Esteves comparou os Estados Unidos a um "buraco negro que atrai capital de todos os lugares com uma atratividade única". O executivo afirma que não se trata de uma bolha, mas mérito de um ambiente bem regulado, previsível, com um mercado de capitais mais desenvolvido e que concentra uma moeda de reserva mundial. Qualidades que, segundo ele, permitiram uma empresa como a Nvidia gerar US$ 2 trilhões de market cap em apenas dois anos. No entanto, Esteves acredita que, depois de a Bolsa americana crescer 20% por dois anos consecutivos, esses eventos chegaram a um pico agora em 2025.

O executivo disse ainda que a tese do liberation day, de Donald Trump, é "estranha" e "um tanto mercantilista" ao partir do princípio de que os Estados Unidos estão exportando criação de riqueza para outros países . Mesmo tendo déficits comerciais desde os anos 1970, "nenhum país ficou tão rico quanto os Estados Unidos", aponta Esteves, acrescentando que o país também está em situação de pleno emprego. "Existe uma concepção econômica errada e uma execução drástica. Isso criou uma volatilidade, novas inseguranças e uma consequência muito importante para os preços", disse.

Na avaliação de Esteves, o Federal Reserve está correto em manter a taxa de juros on hold, pois a economia americana está forte. A autoridade monetária americana, vale lembrar, tem sido pressionada por Trump a iniciar um ciclo de alívio o quanto antes. A imprensa americana inclusive noticiou que o presidente estaria tentando antecipar a saída de Jerome Powell do Fed antes do término final de seu mandato.

Mantendo a neutralidade

Na guerra comercial entre China e Estados, primeiro e segundo maiores parceiros comerciais do Brasil, respectivamente, o país deve se manter "na estrada histórica de política externa de neutralidade", afirma Esteves. "Fazemos negócio com todo mundo, como deve ser". O executivo destacou que o Brasil é um dos poucos países com escala no mundo em que os chineses podem fazer grandes investimentos em infraestrutura, o que é importante para se obter crescimento e produtividade. "Fomos também um dos poucos capazes de importar fertilizante da Rússia e Ucrânia ao mesmo tempo, em plena guerra [entre os países]. Que a gente mantenha isso, não cometa bobagens, nem erros infantis", disse.

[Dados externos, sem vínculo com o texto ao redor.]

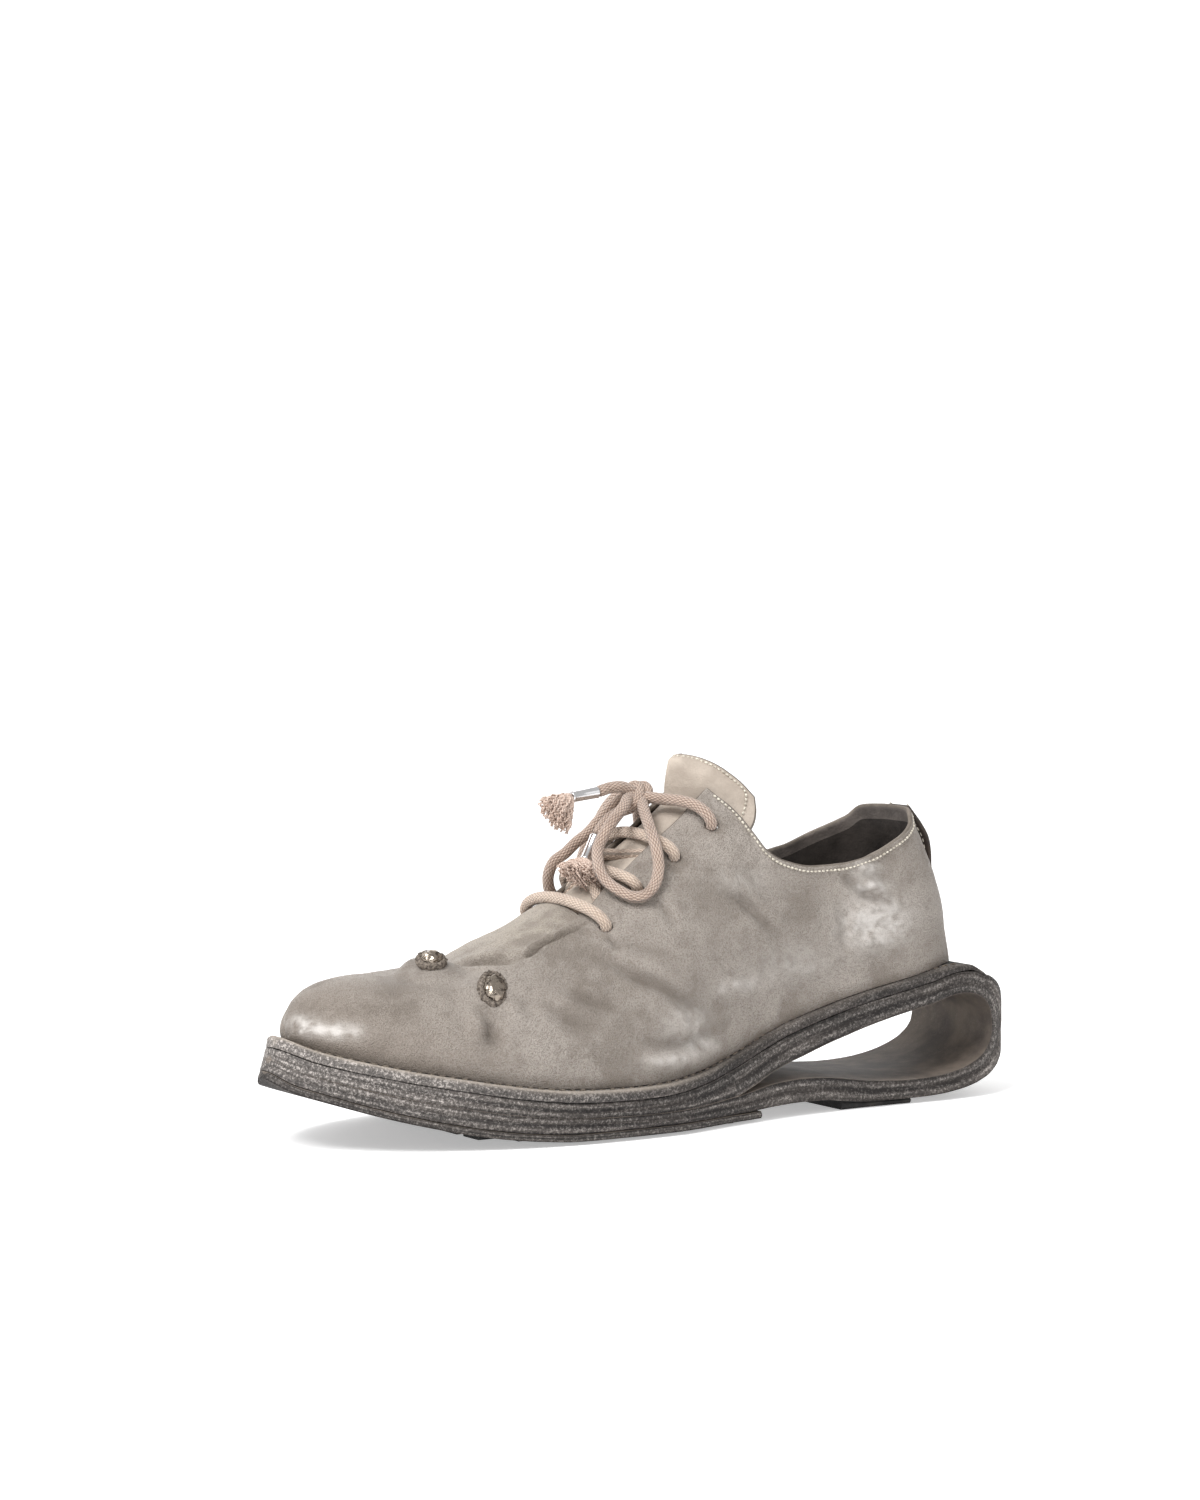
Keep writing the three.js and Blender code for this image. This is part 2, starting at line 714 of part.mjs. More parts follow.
function makeUpperShell() {
  const stations = upperStations();
  const points = [];
  const triangles = [];
  const addSheet = (side, columns, rows, pointAt) => {
    const first = points.length;
    for (const along of columns) for (let j = 0; j <= rows; j++) points.push(pointAt(along, j));
    for (let i = 0; i < columns.length - 1; i++)
      for (let j = 0; j < rows; j++) {
        const a = first + i * (rows + 1) + j;
        const [b, c, d] = [a + 1, a + rows + 2, a + rows + 1];
        if (side === LATERAL) triangles.push(a, c, b, a, d, c);
        else triangles.push(a, b, c, a, c, d);
      }
  };
  for (const side of [LATERAL, MEDIAL]) {
    addSheet(side, stations, sideRows, (along, j) => {
      const turn = topTurn(along, side) * (j / sideRows);
      return upperPoint(along, turn, side);
    });
    const front = stations.filter((along) => along <= tabEnd + 1e-6);
    addSheet(side, front, ridgeRowCount, (along, j) => {
      const edge = topTurn(along, side);
      return upperPoint(along, edge + (Math.PI / 2 - edge) * (j / ridgeRowCount), side);
    });
  }
  return thicken(points, triangles, leather, (x) => topLine(x + soleLength / 2) + seam);
}

// Lace holes in the facings, and the holes of the two toe studs.
const eyelets = [
  { along: 0.4026 * soleLength, out: 1.18 * eyeletHalfGap },
  { along: 0.452 * soleLength, out: 1.03 * eyeletHalfGap },
  { along: 0.505 * soleLength, out: eyeletHalfGap },
  { along: 0.557 * soleLength, out: eyeletHalfGap },
];
function surfaceFrame(along, out) {
  const side = out < 0 ? LATERAL : MEDIAL;
  const turn = turnAtOut(along, Math.abs(out), side);
  const step = 0.02;
  const point = upperPoint(along, turn, side);
  const above = upperPoint(along, turn + step, side);
  const across = above.sub(upperPoint(along, turn - step, side));
  const behind = upperPoint(along + 1, turnAtOut(along + 1, Math.abs(out), side), side);
  const forward = behind.sub(point).normalize();
  const normal = new THREE.Vector3().crossVectors(forward, across).normalize();
  if (normal.z < 0) normal.negate();
  return { point, normal, forward };
}

const studs = {
  near_stud: { along: 0.2476 * soleLength, out: -28.2, turn: Math.PI / 3 },
  far_stud: { along: 0.205 * soleLength, out: -6, turn: Math.PI / 12 },
};
function studSolid({ along, out, turn }, growth) {
  const { point, normal, forward } = surfaceFrame(along, out);
  const ball = new THREE.SphereGeometry(1, 12, 8);
  ball.scale(studLength / 2 + growth, studWidth / 2 + growth, studHeight + growth);
  const beside = new THREE.Vector3().crossVectors(normal, forward).normalize();
  const ahead = new THREE.Vector3().crossVectors(beside, normal);
  const long = ahead.clone().multiplyScalar(Math.cos(turn)).addScaledVector(beside, Math.sin(turn));
  const third = new THREE.Vector3().crossVectors(normal, long);
  const turned = new THREE.Matrix4().makeBasis(long, third, normal);
  turned.setPosition(point.clone().addScaledVector(normal, studHeight * 0.2));
  return solidOf(ball, turned);
}

function makeUpper() {
  const cuts = Object.values(studs).map((stud) => studSolid(stud, seam));
  for (const { along, out } of eyelets)
    for (const side of [LATERAL, MEDIAL]) {
      const { point, normal } = surfaceFrame(along, side * out);
      const drill = new THREE.CylinderGeometry(eyeletRadius, eyeletRadius, 5 * leather, 12);
      const turned = new THREE.Matrix4().makeRotationFromQuaternion(
        new THREE.Quaternion().setFromUnitVectors(new THREE.Vector3(0, 1, 0), normal),
      );
      turned.setPosition(point);
      cuts.push(solidOf(drill, turned));
    }
  return makeUpperShell().subtract(wasm.Manifold.union(cuts));
}

addPiece("upper", makeUpper(), materials.leather);
addPiece("near_stud", studSolid(studs.near_stud, 0), materials.stud);
addPiece("far_stud", studSolid(studs.far_stud, 0), materials.stud);

// Insole: a plate on the welt inside the upper.
function makeInsole() {
  const inset = leather + 2 * seam;
  const endRoom = 0.8;
  const ends = [toeLedge + inset + endRoom, upperEnd - inset - endRoom];
  const ring = (along) => {
    const low = topLine(along) + seam;
    const half = (side) => {
      const moved = along < 0.3 * soleLength ? along - inset : along + inset;
      return Math.max(baseHalfWidth(Math.min(moved, upperEnd), side) - inset, 0.6);
    };
    return [
      place(along, LATERAL * half(LATERAL), low),
      place(along, MEDIAL * half(MEDIAL), low),
      place(along, MEDIAL * half(MEDIAL), low + insoleThickness),
      place(along, LATERAL * half(LATERAL), low + insoleThickness),
    ];
  };
  const stations = [
    ...crowdedSteps(ends[0], toeRoundEnd, 8),
    ...steps(toeRoundEnd, heelRoundStart, 20).slice(1),
    ...crowdedSteps(ends[1], heelRoundStart, 7).reverse().slice(1),
  ];
  return loft(stations.map(ring));
}

addPiece("insole", makeInsole(), materials.insole);

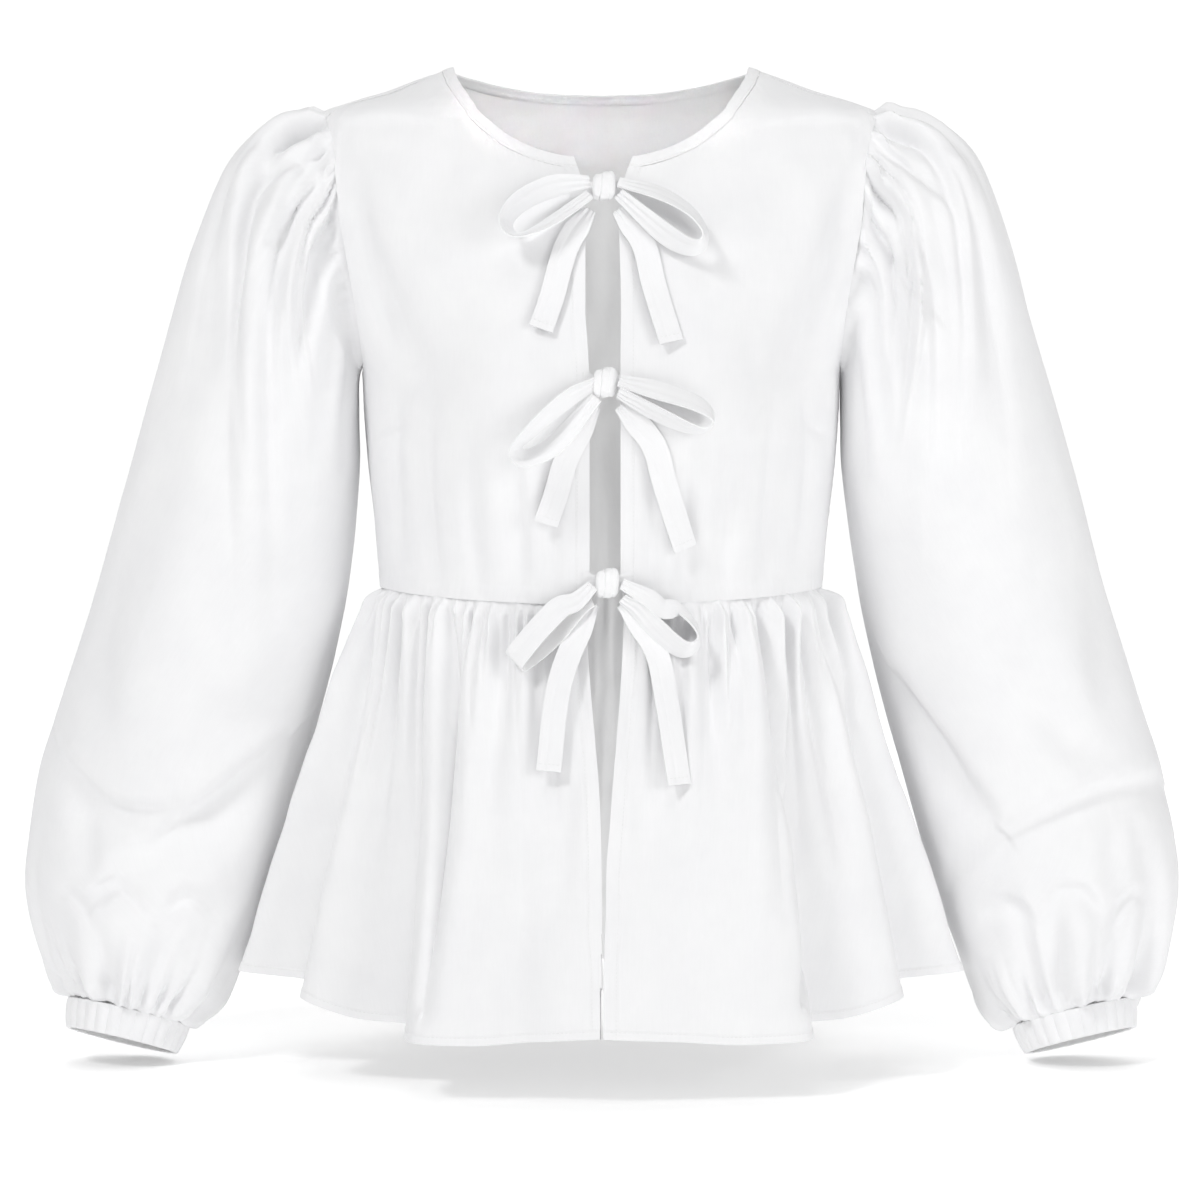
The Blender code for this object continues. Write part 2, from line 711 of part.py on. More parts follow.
def sleeve_ring(section, turn):
    """One section of the sleeve. 0 is its outer side, 90 its front, 180 its inner side."""
    size = dict(zip(SLEEVE_COLUMNS, section))
    turn = np.radians(turn)
    across, forward = np.cos(turn), np.sin(turn)
    tip = np.radians(size["tip"])
    depth = np.where(forward > 0, size["front_depth"], size["back_depth"])
    x = (size["outer_x"] + size["inner_x"]) / 2 + across * (size["outer_x"] - size["inner_x"]) / 2
    z = (size["outer_z"] + size["inner_z"]) / 2 + across * (size["outer_z"] - size["inner_z"]) / 2
    return stacked(x, size["y"] - depth * forward * np.cos(tip), z + depth * forward * np.sin(tip))


def smooth_sleeve(turn, along):
    """The sleeve without its folds: along is 0 at the armhole and 1 more at each section after it."""
    rings = [armhole_line(turn) + np.array((SEAM_GAP, 0, 0))]
    rings += [sleeve_ring(section, turn) for section in SLEEVE_SECTIONS]
    return through(rings, [along])[0]


def fold_line(fold):
    """A fold's two end points, width and depth."""
    size = dict(zip(FOLD_COLUMNS, fold))
    start = smooth_sleeve(np.array([size["turn"]]), size["along"])[0]
    end = smooth_sleeve(np.array([size["end_turn"]]), size["end_along"])[0]
    return start, end, size["width"], size["depth"]


def sleeve(turn, along):
    """The sleeve's outer side, pressed in along its folds."""
    points = smooth_sleeve(turn, along)
    middle = smooth_sleeve(np.array([0.0, 180.0]), along).mean(axis=0)
    pressed = 0
    for start, end, width, depth in FOLD_LINES:
        run = end - start
        share = ((points - start) @ run / (run @ run)).clip(0, 1)
        away = np.linalg.norm(points - start - share[:, None] * run, axis=-1)
        pressed = pressed + depth * np.exp(-((away / width) ** 2))
    return points + unit(middle - points) * np.reshape(pressed, (-1, 1))


FOLD_LINES = [fold_line(fold) for fold in SLEEVE_FOLDS]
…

Como exportador de commodities, o Brasil fica mais protegido do tarifaço, lembra o executivo. "Temos exposição a diferentes modelos econômicos e somos um dos poucos com déficit [comercial] com os Estados Unidos. O isolacionismo é mais uma oportunidade do que um risco para nós. É uma vantagem".

Um freio nos gastos públicos

Mansueto Almeida, economista-chefe do BTG Pactual, participou do mesmo painel que André Esteves e disse que o problema fiscal, obstáculo para destravar o potencial do Brasil, só vai ser resolvido com desaceleração dos gastos públicos, independentemente de quem estiver no governo. Ele explica que mesmo com uma elevada carga tributária, o país continua com déficit primário em ascensão, o que eleva a dívida pública cada vez mais. Reduzir a proporção de gasto em relação ao PIB, por sua vez, abre espaço para a inflação cair, com uma consequente redução de juros.

"O problema não é a arrecadação", disse. "E existem formas de arrecadar sem distorção, sem aumentar arrecadação de empresas ou famílias que já pagam muito imposto. Temos regimes tributários bons e ruins".

O economista falou sobre o crescimento dos programas sociais e, mesmo reconhecendo a importância deles, questionou sua eficácia. "Tem que ver se está ajudando mesmo a reduzir a pobreza e chegando a quem precisa", afirmou. A solução, tampouco, é fazer cortes drásticos de despesa de um ano para o outro, disse Mansueto.

Ele também questionou a política de valorização do salário mínimo, que é referência para ajustes na previdência social. A aposentadoria de servidores civis e militares, disse o economista, representa metade do gasto público não financeiro do governo federal, algo em torno de R$ 1,2 trilhão por ano.

De qualquer forma, tanto o economista quanto Esteves, acreditam que a percepção política do tema fiscal melhorou. "A percepção sobre o risco fiscal é muito mais presente", disse Mansueto. "Não é um problema de esquerda ou de direita. Houve um amadurecimento e o governo, qualquer que seja, está sendo cobrado, para não gastar mais do que ganha", complementou Esteves.